We may begin to consider that the duty of Saturn is to create prevailing conditions in the mind through outer experiences and environment in order that we might discover our true nature, and the foundation of our lives. THAT, may come via self-sacrifice, the boundaries we spoke of earlier, and the control of the mind. Acceptance of our circumstances is a most important element of what true humanness means. We don’t attain fulfilment of duty by pushing a button in an elevator – and we don’t obtain immortality that way, either. The strophe is, Na karmana na prajaya dhanena thyagenaike amrutatthwamanasuh: not by action, not by progeny and not by wealth do we attain immortality: immortality is only attained by sacrifice.

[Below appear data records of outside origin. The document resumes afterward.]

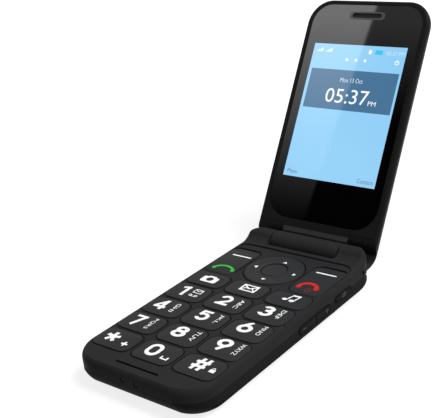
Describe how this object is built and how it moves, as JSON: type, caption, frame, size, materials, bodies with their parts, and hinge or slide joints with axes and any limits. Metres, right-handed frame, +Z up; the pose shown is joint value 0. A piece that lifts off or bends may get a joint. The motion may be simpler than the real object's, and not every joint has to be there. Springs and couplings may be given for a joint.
{
  "type": "folding mobile phone",
  "caption": "Folding mobile phone with large separate keys, a turning lid with a main and an outer display, side keys and a removable battery cover.",
  "frame": {"origin": "centre of the flat underside of the base", "axes": "+Z up from the underside, +Y towards the hinge, +X towards the side keys"},
  "size_m": [0.0572, 0.1686, 0.099],
  "materials": {
    "cover_plastic": "fine matt charcoal moulding",
    "dark_plastic": "matt black moulding",
    "key_plastic": "satin dark grey caps with printed marks",
    "window": "polished black window",
    "display": "display module",
    "small_display": "display module, dark face",
    "steel": "bare steel",
    "contact": "gold plated contact metal",
    "board": "green circuit board",
    "battery_can": "wrapped battery can",
    "mat_rubber": "grey silicone",
    "film": "polyester film",
    "black_part": "black plastic part",
    "lens_glass": "dark camera glass",
    "ring": "satin black ring",
    "flex": "amber flexible circuit",
    "lamp": "frosted clear lamp window"
  },
  "bodies": {
    "base": {"base_front_cover": "cover_plastic", "base_rear_cover": "dark_plastic", "battery": "battery_can", "main_board": "board", "shield_can": "steel", "dome_sheet": "film", "keypad_mat": "mat_rubber", "loudspeaker": "black_part", "microphone": "steel", "vibration_motor": "steel", "usb_socket": "steel", "sim_holder": "steel", "battery_contacts": "contact", "charging_contacts": "contact", "antenna": "contact", "base_screws": "steel", "hinge_pin": "steel"},
    "lid": {"hinge_barrel": "dark_plastic", "hinge_cam_unit": "steel", "lid_outer_cover": "cover_plastic", "lid_inner_cover": "cover_plastic", "main_window": "window", "main_display": "display", "earpiece": "black_part", "earpiece_mesh": "black_part", "outer_window": "window", "outer_display": "small_display", "camera_module": "lens_glass", "camera_ring": "ring", "lid_board": "board", "lid_flex": "flex", "lid_screws": "steel", "lid_magnet": "steel", "torch_lens": "lamp"},
    "battery_cover": {"battery_cover": "dark_plastic"},
    "key_1": {"key_1": "key_plastic"},
    "key_2": {"key_2": "key_plastic"},
    "key_3": {"key_3": "key_plastic"},
    "key_4": {"key_4": "key_plastic"},
    "key_5": {"key_5": "key_plastic"},
    "key_6": {"key_6": "key_plastic"},
    "key_7": {"key_7": "key_plastic"},
    "key_8": {"key_8": "key_plastic"},
    "key_9": {"key_9": "key_plastic"},
    "key_star": {"key_star": "key_plastic"},
    "key_0": {"key_0": "key_plastic"},
    "key_hash": {"key_hash": "key_plastic"},
    "key_camera": {"key_camera": "key_plastic"},
    "key_message": {"key_message": "key_plastic"},
    "key_music": {"key_music": "key_plastic"},
    "left_rocker": {"left_rocker": "key_plastic"},
    "right_rocker": {"right_rocker": "key_plastic"},
    "nav_pivot": {"nav_pivot": "black_part"},
    "nav_ring": {"nav_ring": "key_plastic"},
    "ok_key": {"ok_key": "key_plastic"},
    "volume_rocker": {"volume_rocker": "key_plastic"},
    "camera_side_key": {"camera_side_key": "key_plastic"},
    "outer_call_key": {"outer_call_key": "key_plastic"},
    "outer_end_key": {"outer_end_key": "key_plastic"}
  },
  "joints": [
    {"name": "lid_hinge", "type": "hinge", "parent": "base", "child": "lid", "pos_m": [0, 0.05095, 0.0114], "axis": [1, 0, 0], "range_deg": [0, 122.5]},
    {"name": "battery_cover_release", "type": "slide", "parent": "base", "child": "battery_cover", "axis": [0, 0, -1], "range_m": [0, 0.03]},
    {"name": "key_1_press", "type": "slide", "parent": "base", "child": "key_1", "axis": [0, 0, -1], "range_m": [0, 0.00035], "stiffness_N_per_m": 1500, "springref_m": -0.0006},
    {"name": "key_2_press", "type": "slide", "parent": "base", "child": "key_2", "axis": [0, 0, -1], "range_m": [0, 0.00035], "stiffness_N_per_m": 1500, "springref_m": -0.0006},
    {"name": "key_3_press", "type": "slide", "parent": "base", "child": "key_3", "axis": [0, 0, -1], "range_m": [0, 0.00035], "stiffness_N_per_m": 1500, "springref_m": -0.0006},
    {"name": "key_4_press", "type": "slide", "parent": "base", "child": "key_4", "axis": [0, 0, -1], "range_m": [0, 0.00035], "stiffness_N_per_m": 1500, "springref_m": -0.0006},
    {"name": "key_5_press", "type": "slide", "parent": "base", "child": "key_5", "axis": [0, 0, -1], "range_m": [0, 0.00035], "stiffness_N_per_m": 1500, "springref_m": -0.0006},
    {"name": "key_6_press", "type": "slide", "parent": "base", "child": "key_6", "axis": [0, 0, -1], "range_m": [0, 0.00035], "stiffness_N_per_m": 1500, "springref_m": -0.0006},
    {"name": "key_7_press", "type": "slide", "parent": "base", "child": "key_7", "axis": [0, 0, -1], "range_m": [0, 0.00035], "stiffness_N_per_m": 1500, "springref_m": -0.0006},
    {"name": "key_8_press", "type": "slide", "parent": "base", "child": "key_8", "axis": [0, 0, -1], "range_m": [0, 0.00035], "stiffness_N_per_m": 1500, "springref_m": -0.0006},
    {"name": "key_9_press", "type": "slide", "parent": "base", "child": "key_9", "axis": [0, 0, -1], "range_m": [0, 0.00035], "stiffness_N_per_m": 1500, "springref_m": -0.0006},
    {"name": "key_star_press", "type": "slide", "parent": "base", "child": "key_star", "axis": [0, 0, -1], "range_m": [0, 0.00035], "stiffness_N_per_m": 1500, "springref_m": -0.0006},
    {"name": "key_0_press", "type": "slide", "parent": "base", "child": "key_0", "axis": [0, 0, -1], "range_m": [0, 0.00035], "stiffness_N_per_m": 1500, "springref_m": -0.0006},
    {"name": "key_hash_press", "type": "slide", "parent": "base", "child": "key_hash", "axis": [0, 0, -1], "range_m": [0, 0.00035], "stiffness_N_per_m": 1500, "springref_m": -0.0006},
    {"name": "key_camera_press", "type": "slide", "parent": "base", "child": "key_camera", "axis": [0, 0, -1], "range_m": [0, 0.00035], "stiffness_N_per_m": 1500, "springref_m": -0.0006},
    {"name": "key_message_press", "type": "slide", "parent": "base", "child": "key_message", "axis": [0, 0, -1], "range_m": [0, 0.00035], "stiffness_N_per_m": 1500, "springref_m": -0.0006},
    {"name": "key_music_press", "type": "slide", "parent": "base", "child": "key_music", "axis": [0, 0, -1], "range_m": [0, 0.00035], "stiffness_N_per_m": 1500, "springref_m": -0.0006},
    {"name": "left_rocker_tilt", "type": "hinge", "parent": "base", "child": "left_rocker", "pos_m": [-0.02007, 0.02706, 0.0102], "axis": [1, 0, 0], "range_deg": [-1.2, 1.2], "stiffness_Nm_per_rad": 0.4},
    {"name": "right_rocker_tilt", "type": "hinge", "parent": "base", "child": "right_rocker", "pos_m": [0.02007, 0.02706, 0.0102], "axis": [1, 0, 0], "range_deg": [-1.2, 1.2], "stiffness_Nm_per_rad": 0.4},
    {"name": "nav_tilt_x", "type": "hinge", "parent": "base", "child": "nav_pivot", "pos_m": [0, 0.02704, 0.0096], "axis": [1, 0, 0], "range_deg": [-1, 1], "stiffness_Nm_per_rad": 0.4},
    {"name": "nav_tilt_y", "type": "hinge", "parent": "nav_pivot", "child": "nav_ring", "pos_m": [0, 0.02704, 0.00987], "axis": [0, 1, 0], "range_deg": [-1, 1], "stiffness_Nm_per_rad": 0.4},
    {"name": "ok_key_press", "type": "slide", "parent": "base", "child": "ok_key", "axis": [0, 0, -1], "range_m": [0, 0.0003], "stiffness_N_per_m": 1500, "springref_m": -0.0006},
    {"name": "volume_rocker_tilt", "type": "hinge", "parent": "base", "child": "volume_rocker", "pos_m": [0.0266, 0.011, 0.0063], "axis": [0, 0, 1], "range_deg": [-1.6, 1.6], "stiffness_Nm_per_rad": 0.4},
    {"name": "camera_side_key_press", "type": "slide", "parent": "base", "child": "camera_side_key", "axis": [-1, 0, 0], "range_m": [0, 0.0004], "stiffness_N_per_m": 1500, "springref_m": -0.0006},
    {"name": "outer_call_key_press", "type": "slide", "parent": "lid", "child": "outer_call_key", "axis": [0, -0.8434, 0.5373], "range_m": [0, 0.00035], "stiffness_N_per_m": 1500, "springref_m": -0.0006},
    {"name": "outer_end_key_press", "type": "slide", "parent": "lid", "child": "outer_end_key", "axis": [0, -0.8434, 0.5373], "range_m": [0, 0.00035], "stiffness_N_per_m": 1500, "springref_m": -0.0006}
  ]
}
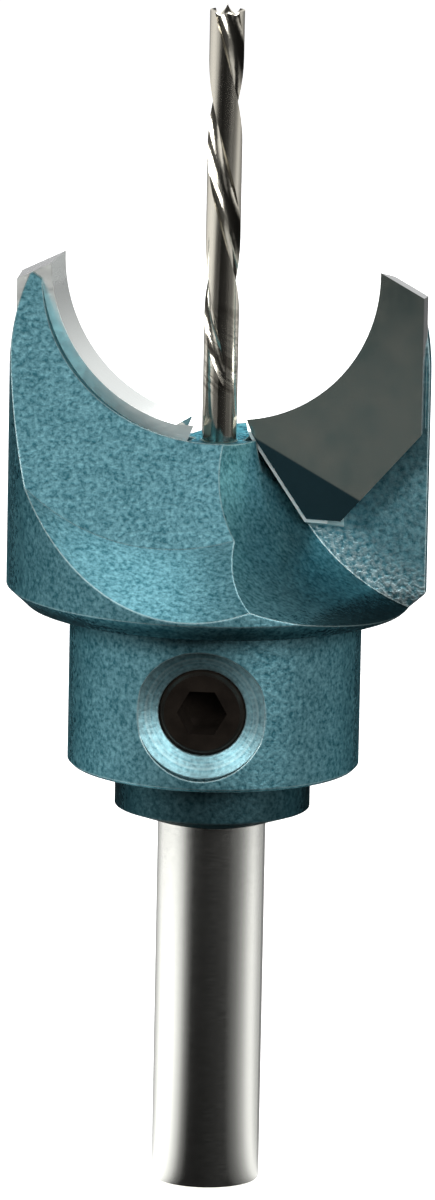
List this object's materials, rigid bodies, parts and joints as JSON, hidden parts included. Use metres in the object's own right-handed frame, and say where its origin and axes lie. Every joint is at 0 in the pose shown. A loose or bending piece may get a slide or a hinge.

So the duty of Saturn is to guide us along the path through the experience of sacrifice in order that we might attain our goals.

So we have Saturn (who is not a luminary) undertaking duty reflecting light, reflecting vibration, mediating magnetic energy to create appropriate experiences selected by the soul on its journey. This leads us to understanding of the human experience as something of a reversal: we stand under an experience, allow it to shed its light upon us, and so come to understanding of the human journey, of emotions, of energy in motion that we call birth-life-death-birth-again. We need the planets to shed their light upon our experiences in that we might understand our duty as humans to one another and take us toward the goal of life.